Reproduce each line of the listing exactly.

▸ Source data
* * *

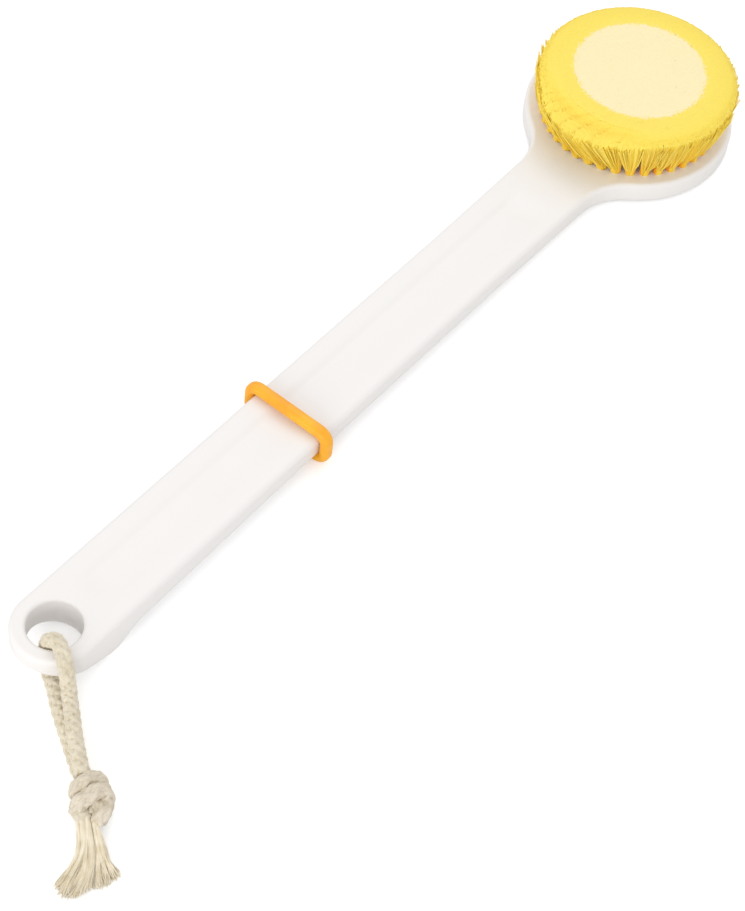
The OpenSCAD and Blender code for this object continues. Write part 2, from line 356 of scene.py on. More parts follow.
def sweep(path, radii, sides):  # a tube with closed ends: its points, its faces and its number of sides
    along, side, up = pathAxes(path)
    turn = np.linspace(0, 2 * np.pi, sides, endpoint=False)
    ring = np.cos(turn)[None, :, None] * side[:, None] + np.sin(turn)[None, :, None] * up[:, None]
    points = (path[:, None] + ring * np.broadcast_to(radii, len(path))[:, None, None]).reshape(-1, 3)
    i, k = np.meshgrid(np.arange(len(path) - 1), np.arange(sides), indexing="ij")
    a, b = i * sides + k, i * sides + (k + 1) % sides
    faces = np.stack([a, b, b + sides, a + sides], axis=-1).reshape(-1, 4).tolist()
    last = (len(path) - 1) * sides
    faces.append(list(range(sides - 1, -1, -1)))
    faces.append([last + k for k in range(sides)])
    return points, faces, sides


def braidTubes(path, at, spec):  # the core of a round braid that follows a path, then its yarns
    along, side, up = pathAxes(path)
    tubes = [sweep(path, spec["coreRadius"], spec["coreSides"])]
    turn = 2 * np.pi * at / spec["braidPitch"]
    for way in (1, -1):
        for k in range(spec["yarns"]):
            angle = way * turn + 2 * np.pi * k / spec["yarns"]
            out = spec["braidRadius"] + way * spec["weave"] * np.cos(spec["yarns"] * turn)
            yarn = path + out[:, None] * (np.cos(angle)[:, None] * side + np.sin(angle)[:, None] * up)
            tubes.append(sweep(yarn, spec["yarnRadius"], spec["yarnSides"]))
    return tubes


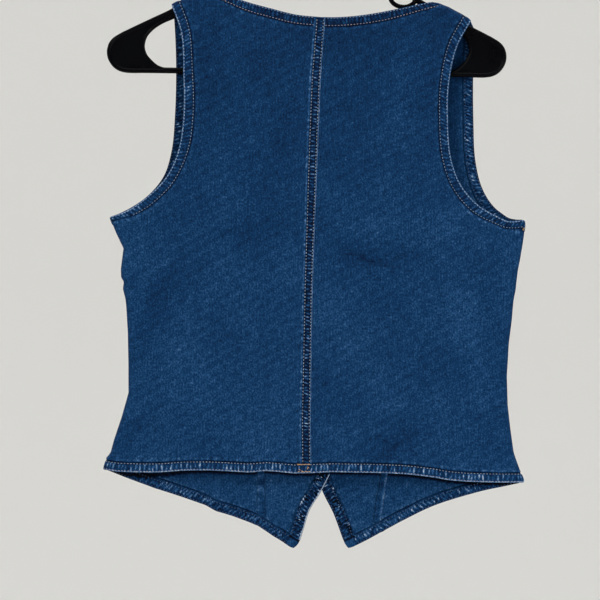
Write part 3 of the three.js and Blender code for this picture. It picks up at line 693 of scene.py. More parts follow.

* * *

▸ Solved exercise
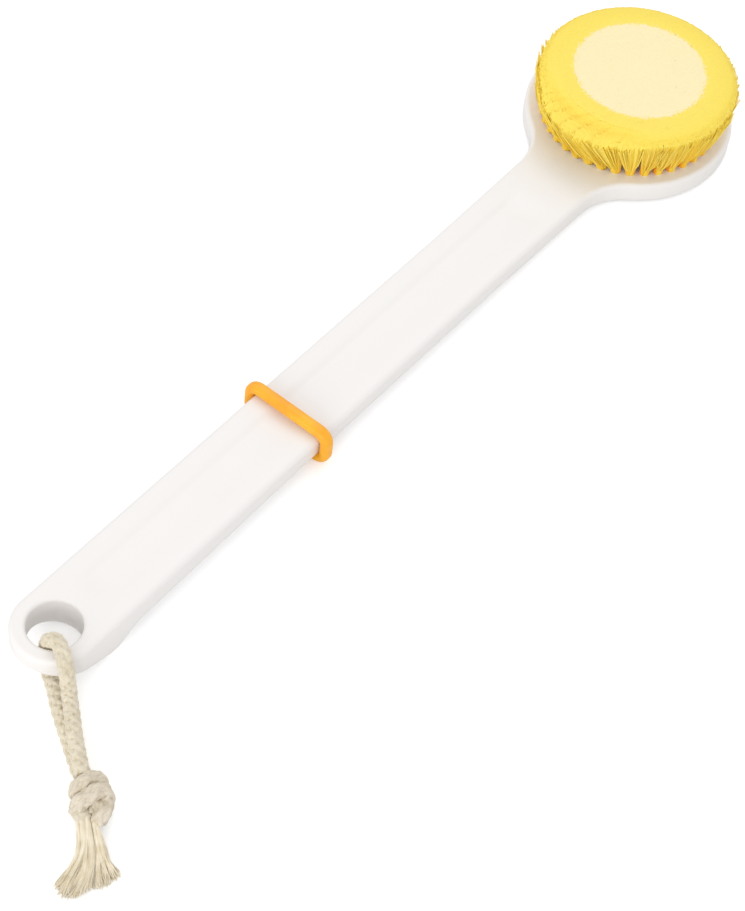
The OpenSCAD and Blender code for this object continues. Write part 2, from line 356 of scene.py on. More parts follow.
def sweep(path, radii, sides):  # a tube with closed ends: its points, its faces and its number of sides
    along, side, up = pathAxes(path)
    turn = np.linspace(0, 2 * np.pi, sides, endpoint=False)
    ring = np.cos(turn)[None, :, None] * side[:, None] + np.sin(turn)[None, :, None] * up[:, None]
    points = (path[:, None] + ring * np.broadcast_to(radii, len(path))[:, None, None]).reshape(-1, 3)
    i, k = np.meshgrid(np.arange(len(path) - 1), np.arange(sides), indexing="ij")
    a, b = i * sides + k, i * sides + (k + 1) % sides
    faces = np.stack([a, b, b + sides, a + sides], axis=-1).reshape(-1, 4).tolist()
    last = (len(path) - 1) * sides
    faces.append(list(range(sides - 1, -1, -1)))
    faces.append([last + k for k in range(sides)])
    return points, faces, sides


def braidTubes(path, at, spec):  # the core of a round braid that follows a path, then its yarns
    along, side, up = pathAxes(path)
    tubes = [sweep(path, spec["coreRadius"], spec["coreSides"])]
    turn = 2 * np.pi * at / spec["braidPitch"]
    for way in (1, -1):
        for k in range(spec["yarns"]):
            angle = way * turn + 2 * np.pi * k / spec["yarns"]
            out = spec["braidRadius"] + way * spec["weave"] * np.cos(spec["yarns"] * turn)
            yarn = path + out[:, None] * (np.cos(angle)[:, None] * side + np.sin(angle)[:, None] * up)
            tubes.append(sweep(yarn, spec["yarnRadius"], spec["yarnSides"]))
    return tubes


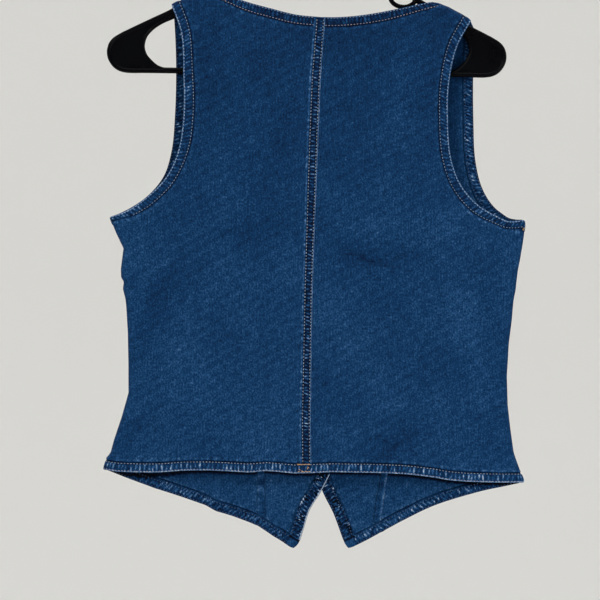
Write part 3 of the three.js and Blender code for this picture. It picks up at line 693 of scene.py. More parts follow.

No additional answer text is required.